押印の代わりに用いられるケースが多いですが、あくまでも「ほかに方法がない場合」に求められるものであり、法的な効力としてはそこまで強くありません。
押印と捺印の使い分け方とは?
押印と捺印について学んできましたが、「実際にはどうやって使い分けるの?」と思われている方も多いのではないでしょうか。
ここでは、押印がよく使われるシーン、捺印がよく使われるシーンをそれぞれご紹介します。
押印がよく使われるシーン
押印が良く使われるのは、おもに社内文書のやり取りや、同意や確認が取れればよい書類です。
- 社内のみの決裁書、稟議書
- 有給申請や休暇申請
- 勤怠管理書類、タイムカード
- 請求書、見積書
- 書類の確認・閲覧
社内のみの決裁書、稟議書
物事の決定可否を仰ぐときの「決裁書」、伺いを立て承認を得る「稟議書」では、押印が必要になります。
有給申請や休暇申請
有給申請や休暇申請の書類については、本人と直属上司の押印が求められるケースが多いでしょう。
上司の押印をもらうことで「有休(休暇)」が承認され、給与等に反映されます。
勤怠管理書類、タイムカード
勤怠管理に関する書類やタイムカードにも押印が必要なケースがあります。
これらの押印については「確認した」「承認した」という意味合いが強くなります。
請求書、見積書
社内外で交わされる請求書や見積書に関しても、押印が必要になります。
多くの場合は角印(会社印)や担当者の認印(個人印)が用いられます。
社外の方に確認の意味で認印を押印してもらう場合は、どこへ押せばいいのか、伝達を正確に行いましょう。
書類の確認・閲覧
資料等の社内文書に対し、確認したことの証明として押印が求められるケースがあります。
捺印がよく使われるシーン
捺印が使われるのは、重要な契約書や社外取引、公的な書類・申請書などです。
- 重要な契約書
- 銀行等の金融機関との取引
- 公的な書類、申請書
社内でのやり取り・取り決めにはあまり登場しませんが、契約を結ぶ際などには捺印が用いられることが多いため、覚えておきましょう。
重要な契約書
業務提携契約や不動産の売買などの重要な契約書においては、代表者の自筆サイン&捺印を求められます。
この場合に用いられる印鑑は、印鑑登録している「代表者印(会社実印)」です。
法務局に登録されている印鑑を使用することで、より強い法的効力を有する書類となります。
銀行等の金融機関との取引
銀行での法人口座の開設や融資審査の申し込みなどでも、署名捺印が求められます。
このとき使用する印鑑は「会社銀行印」です。
公的な書類、申請書
国や自治体等の公的機関に提出する書類、申請書も署名捺印が求められます。
押印と捺印を上手に使い分けよう
押印と捺印は同じ意味で使われることも多いですが、実際には意味や法的効力などがそれぞれ異なります。

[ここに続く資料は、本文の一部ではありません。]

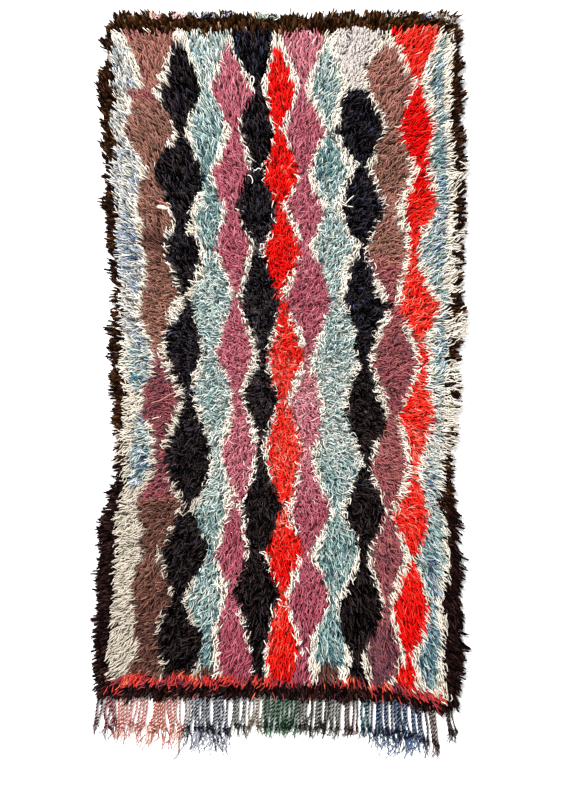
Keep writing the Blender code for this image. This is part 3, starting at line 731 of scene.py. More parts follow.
def strandPoints(comb, rings):
    # corner points of every strand, one block for each
    course = courses[rings]
    share = np.array(course["share"])[None, :]
    count, steps = len(comb["x"]), share.shape[1]
    forward = np.stack([np.cos(comb["angle"]), np.sin(comb["angle"])], 1)
    aside = np.stack([-forward[:, 1], forward[:, 0]], 1)
    reach = (comb["length"] * comb["lean"])[:, None] * share ** strand["reachPower"]
    bend = comb["bow"][:, None] * np.sin(math.pi * share)
    bend = bend + comb["wave"][:, None] * np.sin(2 * math.pi * share)
    bend = bend - strand["gather"] * comb["off"][:, None] * share ** strand["gatherPower"]
    path = np.zeros((count, steps, 3))
    path[:, :, :2] = np.stack([comb["x"], comb["y"]], 1)[:, None, :]
    path[:, :, :2] += forward[:, None, :] * reach[:, :, None] + aside[:, None, :] * bend[:, :, None]
    standing = np.array(course["rise"])[None, :]
    drooping = np.interp(share, droopRise["share"], droopRise["rise"])
    droop = comb["droop"][:, None]
    rise = comb["height"][:, None] * (standing * (1 - droop) + drooping * droop)
    path[:, :, 2] = pile["groundHeight"] * strand["rootShare"] + rise
    tangent = np.gradient(path, axis=1)
    tangent /= np.linalg.norm(tangent, axis=2, keepdims=True)
    flat = np.broadcast_to(np.append(aside, np.zeros((count, 1)), 1)[:, None, :], tangent.shape)
    up = np.cross(tangent, flat)
    up /= np.linalg.norm(up, axis=2, keepdims=True)
    turn, tilt = np.cos(comb["roll"])[:, None, None], np.sin(comb["roll"])[:, None, None]
    wide, deep = flat * turn + up * tilt, up * turn - flat * tilt
    half = comb["width"][:, None] / 2 * np.array(course["broad"])[None, :]
    corners = []
    for i in range(1, steps - 1):
        for k in range(3):
            turned = 2 * math.pi * k / 3
            outwards = wide[:, i] * math.sin(turned) * strand["broad"]
            outwards = outwards + deep[:, i] * math.cos(turned) * strand["deep"]
            corners.append(path[:, i] + outwards * half[:, i, None])
    points = np.stack([path[:, 0]] + corners + [path[:, -1]], 1)
    points[:, :, 2] = np.maximum(points[:, :, 2], strand["lowest"])
    return points


def meshFromArrays(name, points, faces):
    mesh = bpy.data.meshes.new(name)
    mesh.vertices.add(len(points))
    mesh.vertices.foreach_set("co", points.astype(np.float32).ravel())
    mesh.loops.add(faces.size)
    mesh.loops.foreach_set("vertex_index", faces.astype(np.int32).ravel())
    mesh.polygons.add(len(faces))
    mesh.polygons.foreach_set("loop_start", np.arange(0, faces.size, 3, dtype=np.int32))
    mesh.polygons.foreach_set("use_smooth", np.ones(len(faces), dtype=bool))
    mesh.update()
    mesh.validate()
    return mesh


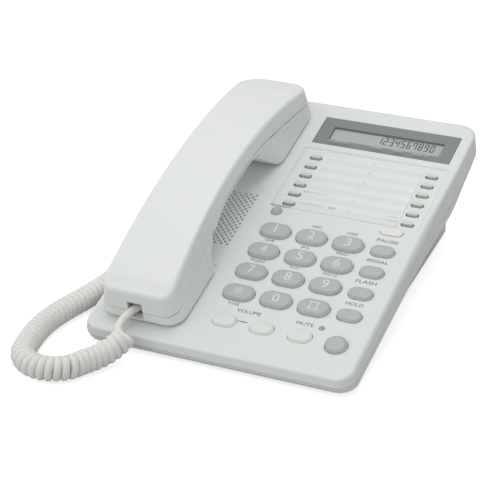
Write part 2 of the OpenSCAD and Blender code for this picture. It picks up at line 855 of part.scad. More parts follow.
// ---- Cord ----
// Catmull-Rom curve through a list of points
function spline_point(a, b, c, d, t) = 0.5 * (
    2 * b + (c - a) * t + (2 * a - 5 * b + 4 * c - d) * t * t + (3 * b - a - 3 * c + d) * t * t * t
);
function spline(p, steps) = let (n = len(p)) concat(
    [for (i = [0:n - 2], j = [0:steps - 1])
        spline_point(
            i > 0 ? p[i - 1] : 2 * p[0] - p[1], p[i], p[i + 1],
            i < n - 2 ? p[i + 2] : 2 * p[n - 1] - p[n - 2], j / steps
        )],
    [p[n - 1]]
);
// Running length along a list of points
function lengths(p, i = 1, sum = [0]) = i == len(p) ? sum
    : lengths(p, i + 1, concat(sum, [sum[i - 1] + norm(p[i] - p[i - 1])]));
function along(keys, p, s) = [for (axis = [0:2]) lookup(s, [for (i = [0:len(p) - 1]) [keys[i], p[i][axis]]])];
function unit(v) = v / norm(v);
function tangent(p, i) = unit(p[min(i + 1, len(p) - 1)] - p[max(i - 1, 0)]);

// One direction square to the path for each ring, carried along without twisting
function carried(dirs, i = 0, from = [0, 0, 1], out = []) = i == len(dirs) ? out
    : let (here = unit(from - (from * dirs[i]) * dirs[i])) carried(dirs, i + 1, here, concat(out, [here]));

// A tube along points, whose ends are square to the directions given
module tube(p, d, sides, start, end) {
    n = len(p);
    dirs = [for (i = [0:n - 1]) i == 0 ? start : i == n - 1 ? end : tangent(p, i)];
    refs = carried(dirs);
    rings = [for (i = [0:n - 1], k = [0:sides - 1]) let (a = 360 * k / sides)
        p[i] + d / 2 * (cos(a) * refs[i] + sin(a) * cross(dirs[i], refs[i]))];
    quads = [for (i = [0:n - 2], k = [0:sides - 1]) let (m = (k + 1) % sides)
        [i * sides + k, i * sides + m, (i + 1) * sides + m, (i + 1) * sides + k]];
    polyhedron(rings, concat(
        [for (q = quads) [q[0], q[2], q[1]]], [for (q = quads) [q[0], q[3], q[2]]],
        [for (k = [1:sides - 2]) [0, k, k + 1]],
        [for (k = [1:sides - 2]) [(n - 1) * sides, (n - 1) * sides + k + 1, (n - 1) * sides + k]]
    ));
}

coil_axis = spline(coil_route, smooth_steps);
coil_keys = lengths(coil_axis);
coil_l = coil_keys[len(coil_keys) - 1];
curl_pitch = coil_l / curls;
// The axis' direction, and a point and a direction of the wire, at a count of curls from the handset
function axis_dir(n) = let (s = n * curl_pitch)
    unit(along(coil_keys, coil_axis, min(s + 1, coil_l)) - along(coil_keys, coil_axis, max(s - 1, 0)));
function curl_point(n) =
    let (ahead = axis_dir(n), side = unit(cross(ahead, [0, 0, 1])), up = cross(side, ahead))
    along(coil_keys, coil_axis, n * curl_pitch) + coil_r * (cos(360 * n) * up - sin(360 * n) * side);
function curl_dir(n) = unit(
    axis_dir(n) * curl_pitch / (2 * PI) - coil_r * unit(cross(axis_dir(n), [0, 0, 1]))
);
coil_in = curl_point(0) - curl_dir(0) * wire_d;
coil_out = curl_point(curls) + curl_dir(curls) * wire_d;

module curly_cord() {
    turns = [for (i = [0:curls * curl_rings]) curl_point(i / curl_rings)];
    wire = concat([coil_in], turns, [coil_out]);
    n = len(wire);
    gap = min([for (i = [0:n - 6], j = [i + 5:n - 1]) norm(wire[i] - wire[j])]) - wire_d;
    echo(least_gap_of_the_curls = gap);
    echo(wire_length = lengths(wire)[n - 1]);
    color(cord_white) tube(wire, wire_d, wire_sides, curl_dir(0), curl_dir(curls));
}

handset_socket_out = on_table([handset_socket_x, handset_socket_y, handset_socket_z]);
handset_socket_dir = [0, -cos(tilt), -sin(tilt)];
module handset_tail() {
    route = concat(
        [handset_socket_out, handset_socket_out + handset_socket_dir * wire_d],
        handset_tail_route,
        [coil_in - curl_dir(0) * wire_d, coil_in]
    );
    color(cord_white) tube(route, wire_d, tail_sides, handset_socket_dir, curl_dir(0));
}

base_socket_out = on_table([base_socket_x, base_socket_y, base_socket_z]);
module base_tail() {
    route = concat(
        [coil_out, coil_out + curl_dir(curls) * wire_d],
        base_tail_route,
        [base_socket_out - [wire_d + 3, 0, 0], base_socket_out]
    );
    color(cord_white) tube(route, wire_d, tail_sides, curl_dir(curls), [1, 0, 0]);
}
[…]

まずは「押印とは」「捺印とは」といった違いについて理解しておき、明確に使い分けられるようになりましょう。
また押印、捺印において「記名押印」「署名捺印」といった表記があれば、いずれかの方法で名前を記載する必要もあります。書面でのやり取りの際は、こちらの意味についてもしっかりと把握し、行き違いのないようにしたいものです。